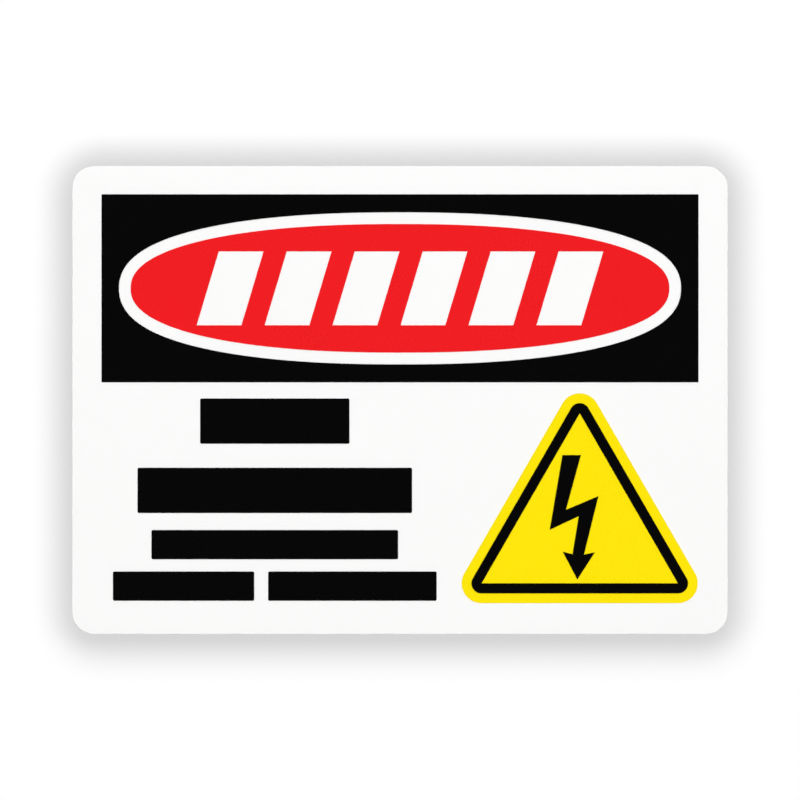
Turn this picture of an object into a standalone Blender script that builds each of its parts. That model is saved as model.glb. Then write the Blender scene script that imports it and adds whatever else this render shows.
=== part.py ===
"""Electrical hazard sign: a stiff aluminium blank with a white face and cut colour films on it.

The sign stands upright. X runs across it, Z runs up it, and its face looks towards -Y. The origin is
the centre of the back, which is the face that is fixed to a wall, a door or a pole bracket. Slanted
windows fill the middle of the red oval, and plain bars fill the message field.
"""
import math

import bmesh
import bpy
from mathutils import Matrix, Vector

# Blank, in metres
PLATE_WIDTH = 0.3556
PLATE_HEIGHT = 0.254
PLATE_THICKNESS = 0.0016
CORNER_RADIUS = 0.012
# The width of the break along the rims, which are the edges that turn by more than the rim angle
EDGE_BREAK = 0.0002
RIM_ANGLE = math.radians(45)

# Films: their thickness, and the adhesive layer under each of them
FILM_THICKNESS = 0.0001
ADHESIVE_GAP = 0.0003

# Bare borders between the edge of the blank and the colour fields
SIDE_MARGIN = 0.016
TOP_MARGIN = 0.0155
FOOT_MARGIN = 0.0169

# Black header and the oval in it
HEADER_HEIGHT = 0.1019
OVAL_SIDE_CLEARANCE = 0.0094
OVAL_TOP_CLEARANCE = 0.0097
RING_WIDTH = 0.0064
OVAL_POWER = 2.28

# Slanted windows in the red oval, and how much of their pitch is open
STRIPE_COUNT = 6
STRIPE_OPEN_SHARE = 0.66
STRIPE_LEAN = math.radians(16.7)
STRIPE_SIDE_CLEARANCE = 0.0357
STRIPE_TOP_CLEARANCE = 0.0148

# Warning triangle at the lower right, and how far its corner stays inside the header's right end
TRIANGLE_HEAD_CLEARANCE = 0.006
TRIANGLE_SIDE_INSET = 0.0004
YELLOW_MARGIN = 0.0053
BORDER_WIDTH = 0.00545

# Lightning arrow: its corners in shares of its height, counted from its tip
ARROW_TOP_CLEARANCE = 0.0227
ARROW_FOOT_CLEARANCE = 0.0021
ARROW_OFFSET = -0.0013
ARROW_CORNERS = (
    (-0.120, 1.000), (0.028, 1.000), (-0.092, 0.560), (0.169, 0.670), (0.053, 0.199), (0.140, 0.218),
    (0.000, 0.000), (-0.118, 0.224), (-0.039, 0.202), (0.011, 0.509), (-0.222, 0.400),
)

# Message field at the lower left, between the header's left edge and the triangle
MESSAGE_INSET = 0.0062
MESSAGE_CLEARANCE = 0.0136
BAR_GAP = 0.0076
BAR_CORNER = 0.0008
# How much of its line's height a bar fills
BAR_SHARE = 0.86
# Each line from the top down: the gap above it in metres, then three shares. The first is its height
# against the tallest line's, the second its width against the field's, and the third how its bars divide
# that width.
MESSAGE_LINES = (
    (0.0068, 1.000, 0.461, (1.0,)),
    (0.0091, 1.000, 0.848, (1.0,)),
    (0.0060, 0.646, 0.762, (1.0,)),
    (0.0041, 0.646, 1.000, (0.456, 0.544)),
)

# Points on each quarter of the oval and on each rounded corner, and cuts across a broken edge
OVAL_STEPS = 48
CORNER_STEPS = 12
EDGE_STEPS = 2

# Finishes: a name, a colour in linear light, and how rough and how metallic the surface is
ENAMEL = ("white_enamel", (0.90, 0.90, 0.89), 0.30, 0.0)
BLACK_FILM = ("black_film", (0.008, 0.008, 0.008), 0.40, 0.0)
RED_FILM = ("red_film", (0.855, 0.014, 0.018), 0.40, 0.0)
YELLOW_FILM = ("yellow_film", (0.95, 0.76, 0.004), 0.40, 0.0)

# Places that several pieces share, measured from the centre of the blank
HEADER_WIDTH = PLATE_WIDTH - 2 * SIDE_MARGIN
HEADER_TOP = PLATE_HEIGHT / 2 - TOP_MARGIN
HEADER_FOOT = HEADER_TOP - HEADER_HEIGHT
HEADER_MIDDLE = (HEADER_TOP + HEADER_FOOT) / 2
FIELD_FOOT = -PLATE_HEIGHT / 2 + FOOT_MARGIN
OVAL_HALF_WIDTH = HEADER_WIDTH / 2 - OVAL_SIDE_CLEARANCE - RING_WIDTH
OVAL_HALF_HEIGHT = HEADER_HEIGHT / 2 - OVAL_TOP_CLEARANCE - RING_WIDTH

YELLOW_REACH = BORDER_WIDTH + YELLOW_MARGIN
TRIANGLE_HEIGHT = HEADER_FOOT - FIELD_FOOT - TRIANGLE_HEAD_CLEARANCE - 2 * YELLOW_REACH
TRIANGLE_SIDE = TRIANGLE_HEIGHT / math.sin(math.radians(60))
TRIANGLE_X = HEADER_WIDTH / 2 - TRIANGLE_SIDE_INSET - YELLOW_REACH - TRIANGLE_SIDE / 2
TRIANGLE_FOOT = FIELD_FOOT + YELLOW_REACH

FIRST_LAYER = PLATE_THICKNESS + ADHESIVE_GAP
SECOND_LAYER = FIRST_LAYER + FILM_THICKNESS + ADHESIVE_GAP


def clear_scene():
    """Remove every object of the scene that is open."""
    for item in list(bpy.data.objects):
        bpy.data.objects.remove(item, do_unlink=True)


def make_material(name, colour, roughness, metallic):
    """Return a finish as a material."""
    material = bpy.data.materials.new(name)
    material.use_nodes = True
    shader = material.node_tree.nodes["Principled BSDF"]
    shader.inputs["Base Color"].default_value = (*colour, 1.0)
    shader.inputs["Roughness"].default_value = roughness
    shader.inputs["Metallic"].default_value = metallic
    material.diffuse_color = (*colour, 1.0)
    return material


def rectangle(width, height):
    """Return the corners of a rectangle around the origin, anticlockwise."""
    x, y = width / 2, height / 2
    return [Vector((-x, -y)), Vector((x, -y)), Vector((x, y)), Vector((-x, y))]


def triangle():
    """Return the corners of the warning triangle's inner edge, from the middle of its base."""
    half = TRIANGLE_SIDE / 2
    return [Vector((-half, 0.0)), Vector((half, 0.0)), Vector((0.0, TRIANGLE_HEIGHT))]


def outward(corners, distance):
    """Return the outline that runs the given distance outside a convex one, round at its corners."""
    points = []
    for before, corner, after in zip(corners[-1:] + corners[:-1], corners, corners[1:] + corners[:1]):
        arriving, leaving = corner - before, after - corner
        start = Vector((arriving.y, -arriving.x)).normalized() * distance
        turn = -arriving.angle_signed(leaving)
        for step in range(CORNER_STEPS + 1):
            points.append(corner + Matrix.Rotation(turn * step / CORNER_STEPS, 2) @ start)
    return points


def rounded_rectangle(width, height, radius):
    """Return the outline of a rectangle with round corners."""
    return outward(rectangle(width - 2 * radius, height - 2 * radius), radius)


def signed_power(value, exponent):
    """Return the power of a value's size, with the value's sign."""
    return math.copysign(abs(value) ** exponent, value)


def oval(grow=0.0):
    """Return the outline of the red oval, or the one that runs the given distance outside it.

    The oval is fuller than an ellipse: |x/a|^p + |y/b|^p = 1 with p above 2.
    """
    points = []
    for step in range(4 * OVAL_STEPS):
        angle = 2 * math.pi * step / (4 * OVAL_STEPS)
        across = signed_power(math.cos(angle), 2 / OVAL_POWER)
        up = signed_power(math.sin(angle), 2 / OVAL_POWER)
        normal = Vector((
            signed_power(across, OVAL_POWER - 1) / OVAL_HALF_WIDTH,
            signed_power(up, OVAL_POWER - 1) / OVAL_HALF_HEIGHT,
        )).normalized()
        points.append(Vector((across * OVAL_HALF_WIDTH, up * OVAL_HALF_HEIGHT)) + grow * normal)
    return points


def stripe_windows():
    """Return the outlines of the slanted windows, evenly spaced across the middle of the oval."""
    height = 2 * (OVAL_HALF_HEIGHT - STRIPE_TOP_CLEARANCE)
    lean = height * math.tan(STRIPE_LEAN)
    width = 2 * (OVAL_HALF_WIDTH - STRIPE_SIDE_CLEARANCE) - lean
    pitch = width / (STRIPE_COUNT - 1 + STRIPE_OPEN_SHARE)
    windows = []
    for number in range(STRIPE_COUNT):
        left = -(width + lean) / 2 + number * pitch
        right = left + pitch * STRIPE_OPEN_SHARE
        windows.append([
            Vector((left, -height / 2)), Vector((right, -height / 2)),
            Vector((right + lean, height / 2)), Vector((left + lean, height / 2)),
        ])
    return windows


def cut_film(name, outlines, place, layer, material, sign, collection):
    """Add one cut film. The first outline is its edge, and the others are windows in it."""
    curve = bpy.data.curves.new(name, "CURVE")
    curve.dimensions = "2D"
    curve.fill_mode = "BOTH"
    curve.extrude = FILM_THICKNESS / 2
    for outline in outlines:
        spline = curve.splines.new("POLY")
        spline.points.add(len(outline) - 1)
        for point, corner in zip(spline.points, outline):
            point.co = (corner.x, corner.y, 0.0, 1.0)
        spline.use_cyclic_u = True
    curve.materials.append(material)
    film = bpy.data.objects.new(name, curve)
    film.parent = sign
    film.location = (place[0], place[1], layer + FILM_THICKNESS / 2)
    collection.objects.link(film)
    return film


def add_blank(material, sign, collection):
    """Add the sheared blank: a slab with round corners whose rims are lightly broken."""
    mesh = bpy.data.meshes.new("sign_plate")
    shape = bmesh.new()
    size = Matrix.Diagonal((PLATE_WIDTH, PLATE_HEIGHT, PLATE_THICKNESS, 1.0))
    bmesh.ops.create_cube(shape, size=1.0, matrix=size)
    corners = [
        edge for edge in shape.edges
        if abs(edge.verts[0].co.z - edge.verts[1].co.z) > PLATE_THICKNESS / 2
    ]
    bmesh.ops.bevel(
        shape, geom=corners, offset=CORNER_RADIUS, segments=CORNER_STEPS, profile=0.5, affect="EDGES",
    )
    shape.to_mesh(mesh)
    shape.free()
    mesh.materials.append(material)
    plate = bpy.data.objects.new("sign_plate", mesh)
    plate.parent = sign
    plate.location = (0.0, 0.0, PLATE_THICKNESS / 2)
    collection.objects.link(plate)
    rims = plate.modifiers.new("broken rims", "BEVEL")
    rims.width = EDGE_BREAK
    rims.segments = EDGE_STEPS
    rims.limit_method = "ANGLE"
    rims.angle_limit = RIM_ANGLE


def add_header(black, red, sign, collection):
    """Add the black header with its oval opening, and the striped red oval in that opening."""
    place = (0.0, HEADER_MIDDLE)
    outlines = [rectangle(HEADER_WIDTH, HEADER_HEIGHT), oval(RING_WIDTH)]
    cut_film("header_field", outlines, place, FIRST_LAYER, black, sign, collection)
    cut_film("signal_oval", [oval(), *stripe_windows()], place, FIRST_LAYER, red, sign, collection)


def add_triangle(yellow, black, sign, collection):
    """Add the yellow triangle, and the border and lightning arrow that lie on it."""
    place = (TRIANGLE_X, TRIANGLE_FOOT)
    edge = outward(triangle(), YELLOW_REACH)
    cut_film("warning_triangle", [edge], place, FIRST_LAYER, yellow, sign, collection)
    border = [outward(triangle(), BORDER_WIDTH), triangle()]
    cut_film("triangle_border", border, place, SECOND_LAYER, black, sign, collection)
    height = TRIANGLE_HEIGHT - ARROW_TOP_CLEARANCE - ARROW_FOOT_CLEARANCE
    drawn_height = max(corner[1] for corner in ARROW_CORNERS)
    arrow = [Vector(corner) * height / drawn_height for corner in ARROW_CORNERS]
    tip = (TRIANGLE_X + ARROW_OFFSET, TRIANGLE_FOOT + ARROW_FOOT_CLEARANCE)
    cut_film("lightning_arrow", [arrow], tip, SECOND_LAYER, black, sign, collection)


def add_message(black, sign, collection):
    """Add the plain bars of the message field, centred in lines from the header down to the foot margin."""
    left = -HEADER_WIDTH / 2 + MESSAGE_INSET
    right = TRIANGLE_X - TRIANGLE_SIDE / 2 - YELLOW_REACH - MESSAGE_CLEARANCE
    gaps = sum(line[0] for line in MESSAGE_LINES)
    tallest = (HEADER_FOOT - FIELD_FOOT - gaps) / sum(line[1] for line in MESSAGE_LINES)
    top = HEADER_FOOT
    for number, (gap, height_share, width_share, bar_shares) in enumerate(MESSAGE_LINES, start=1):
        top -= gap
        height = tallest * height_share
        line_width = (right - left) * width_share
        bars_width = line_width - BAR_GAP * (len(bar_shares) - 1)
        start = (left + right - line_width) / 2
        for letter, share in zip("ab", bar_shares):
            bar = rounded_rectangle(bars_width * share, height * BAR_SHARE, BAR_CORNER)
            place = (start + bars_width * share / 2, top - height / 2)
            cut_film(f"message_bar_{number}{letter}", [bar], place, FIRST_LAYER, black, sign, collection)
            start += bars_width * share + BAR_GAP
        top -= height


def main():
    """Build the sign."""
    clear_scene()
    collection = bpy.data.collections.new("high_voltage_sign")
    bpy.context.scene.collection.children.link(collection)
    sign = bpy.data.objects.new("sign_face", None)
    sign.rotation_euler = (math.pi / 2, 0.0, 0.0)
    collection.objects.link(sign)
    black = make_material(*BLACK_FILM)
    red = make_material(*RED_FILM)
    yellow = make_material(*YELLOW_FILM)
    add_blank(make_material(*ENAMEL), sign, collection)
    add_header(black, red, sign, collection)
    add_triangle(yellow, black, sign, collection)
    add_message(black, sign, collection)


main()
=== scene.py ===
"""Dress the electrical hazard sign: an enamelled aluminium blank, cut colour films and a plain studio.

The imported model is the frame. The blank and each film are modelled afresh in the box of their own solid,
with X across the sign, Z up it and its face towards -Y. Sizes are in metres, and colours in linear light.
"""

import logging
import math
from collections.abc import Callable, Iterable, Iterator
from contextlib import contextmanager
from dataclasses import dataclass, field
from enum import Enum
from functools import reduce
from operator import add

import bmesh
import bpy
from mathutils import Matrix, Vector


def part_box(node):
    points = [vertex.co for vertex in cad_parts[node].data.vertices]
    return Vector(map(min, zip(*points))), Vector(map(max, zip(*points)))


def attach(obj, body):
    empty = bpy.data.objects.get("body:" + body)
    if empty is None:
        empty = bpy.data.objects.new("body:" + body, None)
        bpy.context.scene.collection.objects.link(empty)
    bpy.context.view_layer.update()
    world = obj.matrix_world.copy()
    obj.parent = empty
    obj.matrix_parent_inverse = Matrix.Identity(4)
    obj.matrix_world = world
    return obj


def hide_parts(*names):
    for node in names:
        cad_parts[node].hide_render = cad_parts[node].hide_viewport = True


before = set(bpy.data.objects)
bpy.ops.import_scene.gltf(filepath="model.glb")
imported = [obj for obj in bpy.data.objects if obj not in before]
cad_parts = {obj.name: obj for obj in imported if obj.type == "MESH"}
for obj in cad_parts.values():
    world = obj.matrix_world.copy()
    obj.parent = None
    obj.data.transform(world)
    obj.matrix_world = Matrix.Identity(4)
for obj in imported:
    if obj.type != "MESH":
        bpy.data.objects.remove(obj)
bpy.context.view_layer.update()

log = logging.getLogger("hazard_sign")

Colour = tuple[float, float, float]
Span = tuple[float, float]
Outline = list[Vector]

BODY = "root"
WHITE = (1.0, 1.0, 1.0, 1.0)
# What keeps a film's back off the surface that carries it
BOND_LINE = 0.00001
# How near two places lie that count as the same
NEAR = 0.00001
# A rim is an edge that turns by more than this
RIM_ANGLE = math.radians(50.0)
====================
DO THIS: From the line that contains "start = (left" through the line that contains "obj.parent = empty", reproduce every line exactly, both end lines included.

TASK RESPONSE:
        start = (left + right - line_width) / 2
        for letter, share in zip("ab", bar_shares):
            bar = rounded_rectangle(bars_width * share, height * BAR_SHARE, BAR_CORNER)
            place = (start + bars_width * share / 2, top - height / 2)
            cut_film(f"message_bar_{number}{letter}", [bar], place, FIRST_LAYER, black, sign, collection)
            start += bars_width * share + BAR_GAP
        top -= height


def main():
    """Build the sign."""
    clear_scene()
    collection = bpy.data.collections.new("high_voltage_sign")
    bpy.context.scene.collection.children.link(collection)
    sign = bpy.data.objects.new("sign_face", None)
    sign.rotation_euler = (math.pi / 2, 0.0, 0.0)
    collection.objects.link(sign)
    black = make_material(*BLACK_FILM)
    red = make_material(*RED_FILM)
    yellow = make_material(*YELLOW_FILM)
    add_blank(make_material(*ENAMEL), sign, collection)
    add_header(black, red, sign, collection)
    add_triangle(yellow, black, sign, collection)
    add_message(black, sign, collection)


main()
=== scene.py ===
"""Dress the electrical hazard sign: an enamelled aluminium blank, cut colour films and a plain studio.

The imported model is the frame. The blank and each film are modelled afresh in the box of their own solid,
with X across the sign, Z up it and its face towards -Y. Sizes are in metres, and colours in linear light.
"""

import logging
import math
from collections.abc import Callable, Iterable, Iterator
from contextlib import contextmanager
from dataclasses import dataclass, field
from enum import Enum
from functools import reduce
from operator import add

import bmesh
import bpy
from mathutils import Matrix, Vector


def part_box(node):
    points = [vertex.co for vertex in cad_parts[node].data.vertices]
    return Vector(map(min, zip(*points))), Vector(map(max, zip(*points)))


def attach(obj, body):
    empty = bpy.data.objects.get("body:" + body)
    if empty is None:
        empty = bpy.data.objects.new("body:" + body, None)
        bpy.context.scene.collection.objects.link(empty)
    bpy.context.view_layer.update()
    world = obj.matrix_world.copy()
    obj.parent = empty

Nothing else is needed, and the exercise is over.